Supplied data:
——————

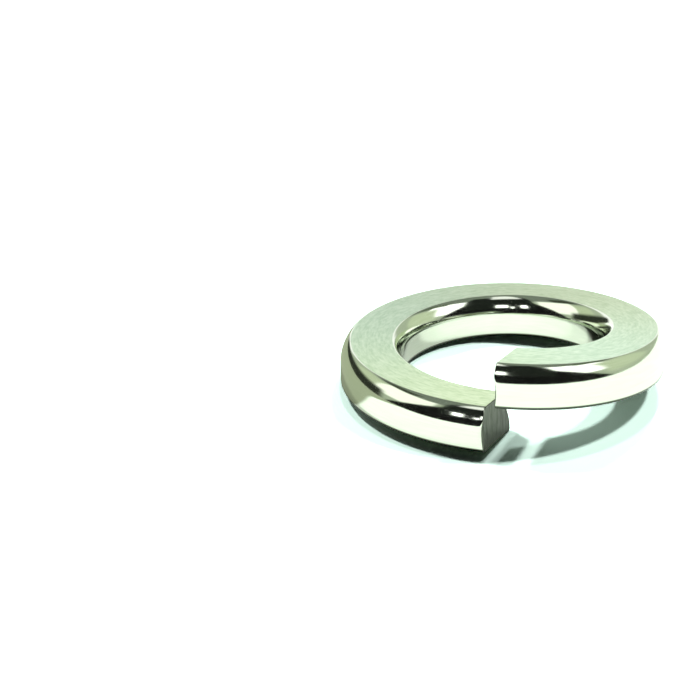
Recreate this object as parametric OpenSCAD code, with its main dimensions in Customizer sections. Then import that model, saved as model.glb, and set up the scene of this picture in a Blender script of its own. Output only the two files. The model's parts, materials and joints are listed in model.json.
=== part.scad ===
// Spring lock washer: one turn of round-edged wire wound as a left-hand helix,
// cut through at a slant and set open, so that its two ends stand at different heights.
// The bore is the Z axis, the lowest point lies at z = 0 and the gap faces -Y.

/* [Ring] */
// Diameter of the bore
bore_d = 16.2; // [8:0.1:40]
// Radial width of the wire
wire_w = 5; // [3:0.1:10]
// Thickness of the wire, from its flat underside to its flat top
wire_t = 3.5; // [2.5:0.1:8]

/* [Spring] */
// Height of the raised end above the low end, so the free height is this plus the wire's thickness
end_rise = 3.85; // [0.5:0.05:8]

/* [Cut ends] */
// Opening between the two cut faces, measured with the washer pressed flat
gap = 0.65; // [0.2:0.05:2]
// Angle of the cut away from the radial direction, seen from above
cut_skew = 22; // [0:1:35]
// Angle by which the cut leans away from upright, over the low end
cut_lean = 4; // [0:1:15]

/* [Wire edges] */
// How far the outer top edge's rounding reaches across the top
outer_reach = 0.8; // [0.2:0.05:1.5]
// How far the outer top edge's rounding reaches down the wall
outer_drop = 1.5; // [0.2:0.05:1.8]
// How far the inner top edge's rounding reaches across the top
inner_reach = 0.8; // [0.2:0.05:1.5]
// How far the inner top edge's rounding reaches down the bore
inner_drop = 1.5; // [0.2:0.05:1.8]
// Fullness of both top roundings: 2 makes a quarter of an ellipse, and less comes nearer to a bevel
top_fullness = 1.5; // [1.2:0.1:2.4]
// Radius of the outer bottom edge
outer_foot_r = 0.3; // [0.1:0.05:0.6]
// Radius of the inner bottom edge
inner_foot_r = 0.3; // [0.1:0.05:0.6]

/* [Smoothness] */
// Stations along the turn
turn_steps = 120; // [60:12:180]
// Facets on each rounded top edge
top_steps = 6; // [3:1:8]
// Facets on each rounded bottom edge
foot_steps = 3; // [2:1:4]

/* [Hidden] */

FULL_TURN = 360;
bore_r = bore_d / 2;
outer_r = bore_r + wire_w;
middle_r = (bore_r + outer_r) / 2;
free_height = end_rise + wire_t;

// The swept wire is a little wider than the ring, so that true cylinders finish both walls.
spare = 4 * outer_r * (1 - cos(180 / turn_steps));
// Height left over on each wall between its two roundings, of which the spare takes a part
outer_straight = wire_t - outer_drop - outer_foot_r;
inner_straight = wire_t - inner_drop - inner_foot_r;
spare_part = 0.1;

// A quarter of an ellipse, or of a flatter or fuller oval, about its centre, walked through the angles.
// The end that meets a wall is left out: the wall's own spare point takes its place.
ELLIPSE = 2;
function bent(share, fullness) = sign(share) * pow(abs(share), ELLIPSE / fullness);
function quarter(centre, across, down, angles, fullness = ELLIPSE) =
    [for (a = angles) centre + [across * bent(cos(a), fullness), down * bent(sin(a), fullness)]];
function fractions(first, last, count) = [for (k = [first:last]) 90 * k / count];

// Section of the wire as [radius, height] points, walked so that it winds around its middle
function section() = concat(
    // inner bottom edge, from the bore to the underside
    [[bore_r - spare, inner_foot_r + spare_part * inner_straight]],
    quarter([bore_r + inner_foot_r, inner_foot_r], inner_foot_r, inner_foot_r,
        [for (a = fractions(1, foot_steps, foot_steps)) 180 + a]),
    // outer bottom edge, from the underside to the outer wall
    quarter([outer_r - outer_foot_r, outer_foot_r], outer_foot_r, outer_foot_r,
        [for (a = fractions(0, foot_steps - 1, foot_steps)) 270 + a]),
    [[outer_r + spare, outer_foot_r + spare_part * outer_straight]],
    [[outer_r + spare, wire_t - outer_drop - spare_part * outer_straight]],
    // outer top edge, from the outer wall to the flat top
    quarter([outer_r - outer_reach, wire_t - outer_drop], outer_reach, outer_drop,
        fractions(1, top_steps, top_steps), top_fullness),
    // inner top edge, from the flat top to the bore
    quarter([bore_r + inner_reach, wire_t - inner_drop], inner_reach, inner_drop,
        [for (a = fractions(0, top_steps - 1, top_steps)) 90 + a], top_fullness),
    [[bore_r - spare, wire_t - inner_drop - spare_part * inner_straight]]
);

// Height of the wire's underside at an angle counted anticlockwise from -Y, 0 at the raised end
function rise_at(turn) = end_rise * (1 - turn / FULL_TURN);

// Angle from -Y at which a point of the section meets the cut plane. The plane passes `side`
// beside the gap's middle at the wire's centre line, is skewed from above and leans with height.
// The wire climbs a little on its way to the plane, which each further pass takes into account.
function cut_angle(p, side, passes) =
    let (climb = passes == 0 ? 0 : -end_rise * cut_angle(p, side, passes - 1) / FULL_TURN,
         reach = side + middle_r * tan(cut_skew) - (p[1] + climb - wire_t / 2) * tan(cut_lean))
    asin(reach * cos(cut_skew) / p[0]) - cut_skew;

// Half of the opening, taken along the tangent at the gap
half_gap = gap / 2 * sqrt(1 + pow(tan(cut_skew), 2) + pow(tan(cut_lean), 2));
PASSES = 3;
function raised_angle(p) = cut_angle(p, half_gap, PASSES);
function low_angle(p) = FULL_TURN + cut_angle(p, -half_gap, PASSES);

// The inner bottom corner of the low end goes furthest down the helix, and stands on z = 0.
lowest = min([for (p = section()) p[1] + rise_at(low_angle(p))]);

function station(p, turn) = [
    p[0] * sin(turn), -p[0] * cos(turn), p[1] + rise_at(turn) - lowest
];

module wire_sweep() {
    outline = section();
    count = len(outline);
    points = [
        for (i = [0:turn_steps], p = outline)
            let (from = raised_angle(p), to = low_angle(p))
            station(p, from + (to - from) * i / turn_steps)
    ];
    raised_face = [for (k = [0:count - 1]) k];
    low_face = [for (k = [count - 1:-1:0]) turn_steps * count + k];
    sides = [
        for (i = [0:turn_steps - 1], k = [0:count - 1])
            let (a = i * count + k, b = i * count + (k + 1) % count)
            each [[a, a + count, b], [b, a + count, b + count]]
    ];
    polyhedron(points, concat([raised_face], sides, [low_face]));
}

module lock_washer() {
    color([0.76, 0.79, 0.76])
    difference() {
        intersection() {
            wire_sweep();
            translate([0, 0, -wire_t])
            cylinder(h = free_height + 2 * wire_t, r = outer_r, $fn = turn_steps);
        }
        translate([0, 0, -wire_t])
        cylinder(h = free_height + 2 * wire_t, r = bore_r, $fn = turn_steps);
    }
}

lock_washer();
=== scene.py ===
"""The looks of a spring lock washer: its finely modelled wire, its finish, and the studio round it."""
import json
import math

import bpy
import numpy as np
from mathutils import Matrix, Vector
from mathutils.geometry import delaunay_2d_cdt


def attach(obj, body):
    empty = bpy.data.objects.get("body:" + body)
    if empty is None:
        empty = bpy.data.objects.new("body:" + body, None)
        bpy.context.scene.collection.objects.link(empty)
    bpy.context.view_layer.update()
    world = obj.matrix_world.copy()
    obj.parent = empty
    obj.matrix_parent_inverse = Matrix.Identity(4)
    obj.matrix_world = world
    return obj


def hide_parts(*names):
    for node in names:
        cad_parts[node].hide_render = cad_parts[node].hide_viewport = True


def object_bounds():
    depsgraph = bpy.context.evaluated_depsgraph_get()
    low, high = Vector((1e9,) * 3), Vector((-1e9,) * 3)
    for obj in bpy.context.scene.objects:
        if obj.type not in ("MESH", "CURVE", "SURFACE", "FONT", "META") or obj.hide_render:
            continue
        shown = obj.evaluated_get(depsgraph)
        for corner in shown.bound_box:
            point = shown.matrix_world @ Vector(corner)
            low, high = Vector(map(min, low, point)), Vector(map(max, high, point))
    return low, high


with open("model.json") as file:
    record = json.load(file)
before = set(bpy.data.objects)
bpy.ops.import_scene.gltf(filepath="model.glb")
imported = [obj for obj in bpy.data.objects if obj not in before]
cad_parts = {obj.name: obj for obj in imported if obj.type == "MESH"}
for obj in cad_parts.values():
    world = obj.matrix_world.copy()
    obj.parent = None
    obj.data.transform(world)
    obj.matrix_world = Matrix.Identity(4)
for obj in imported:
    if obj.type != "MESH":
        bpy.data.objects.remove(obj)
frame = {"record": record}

NODE = "lock_washer"
MM = 0.001
FULL_TURN = 2 * math.pi
CAD_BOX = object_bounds()

# The washer's sizes in millimetres. The frame gives the bore and the outside.
BORE_R = frame["record"]["mounts"][0]["dims"]["r_mm"]
OUTER_R = (CAD_BOX[1][0] - CAD_BOX[0][0]) / 2 / MM
MIDDLE_R = (BORE_R + OUTER_R) / 2
WIRE_T = 3.5
END_RISE = 3.85
GAP = 0.65
CUT_SKEW = math.radians(22)
CUT_LEAN = math.radians(4)
HALF_GAP = GAP / 2 * math.sqrt(1 + math.tan(CUT_SKEW) ** 2 + math.tan(CUT_LEAN) ** 2)
PASSES = 3

# Reach across and drop down of the wire's rounded edges
OUTER_TOP = (0.8, 1.5)
INNER_TOP = (0.8, 1.5)
OUTER_FOOT = (0.3, 0.3)
INNER_FOOT = (0.3, 0.3)
# 2 makes the top edges' roundings elliptical, and 1 would make them straight bevels
ELLIPSE = 2
TOP_FULLNESS = 1.5
# The outer top edge at the raised end, which is a little sharper, and the share of the turn that eases it
RAISED_OUTER_TOP = (0.7, 1.5)
RAISED_EASE = 0.5
# How far the raised end hangs below the even helix, and the angles between which that eases out
RAISED_SAG = 0.2
SAG_SPAN = (math.radians(100), math.radians(200))
# Points on each part of the wire's section, and stations along its turn
TOP_POINTS, FOOT_POINTS, FLAT_POINTS, WALL_POINTS = 18, 6, 14, 8
STATIONS = 460
# How far both walls lie inside those of the solid
SURFACE_SKIN = 0.002

# How far the cut ends' edges are broken: all round, and further along the outer wall and the bore
EDGE_BREAK = 0.07
WALL_BREAK = 0.3
BORE_BREAK = 0.6
# The wall's break fades inwards over a reach, and it is deepest half way up a height
WALL_BREAK_REACH, WALL_BREAK_HEIGHT = 0.3, 2.6
# The bore's break fades outwards over a reach, and it starts at a height and grows over a further one
BORE_BREAK_REACH, BORE_BREAK_START, BORE_BREAK_GROWTH = 0.5, 0.8, 1.5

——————

Work required:
Copy out every line where the word "type" occurs.

Written answer:
        if obj.type not in ("MESH", "CURVE", "SURFACE", "FONT", "META") or obj.hide_render:
cad_parts = {obj.name: obj for obj in imported if obj.type == "MESH"}
    if obj.type != "MESH":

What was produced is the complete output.